Hockey History
After 2,000 Games in San Jose, It’s Still the Right Place, Right Time for Randy Hahn
It was right place, right time for San Jose Sharks icon Randy Hahn.
In 1988, the Edmonton native and his then-wife, meteorologist Roberta Gonzales, were living in San Diego. But Gonzales had just been hired by a San Jose television station, and Hahn saw a column in the San Jose Mercury News that would change his life.
“We paid to have the Mercury News mailed to us, in those days you could buy a subscription by mail, there was no internet then. It’d be like three or four days old, but we wanted to start to get a feel for the community by reading the paper, and also, looking at ads for places to rent because we were going to move there and whatnot,” the San Jose Sharks TV play-by-play man, on the eve of 2,000 games called, told San Jose Hockey Now.

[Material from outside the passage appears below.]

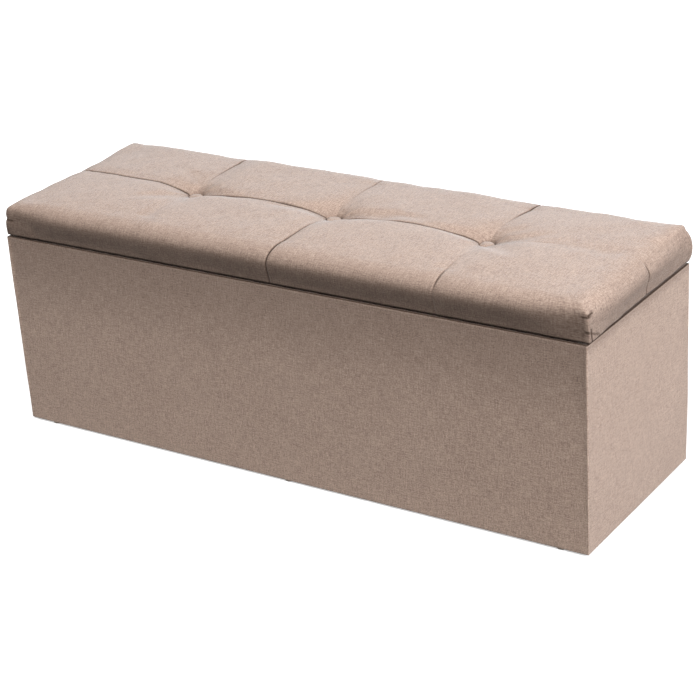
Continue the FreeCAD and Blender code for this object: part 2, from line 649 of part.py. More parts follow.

“There was a very famous writer for the Mercury News. It was a local notes column. It was like Herb Caen in San Francisco at the Chronicle. This guy’s name was Leigh Weimers, and he would write about local things, local stories, local personalities, things that were going on around town. It was probably the most widely read thing in the Mercury News, outside of the sports page or the financial page.
“And in Leigh Weimers’s column was a story about a group of hockey enthusiasts who were going to meet at the House of Pizza in San Jose, which still exists to this day, and they were going to talk about trying to bring an NHL team to San Jose.”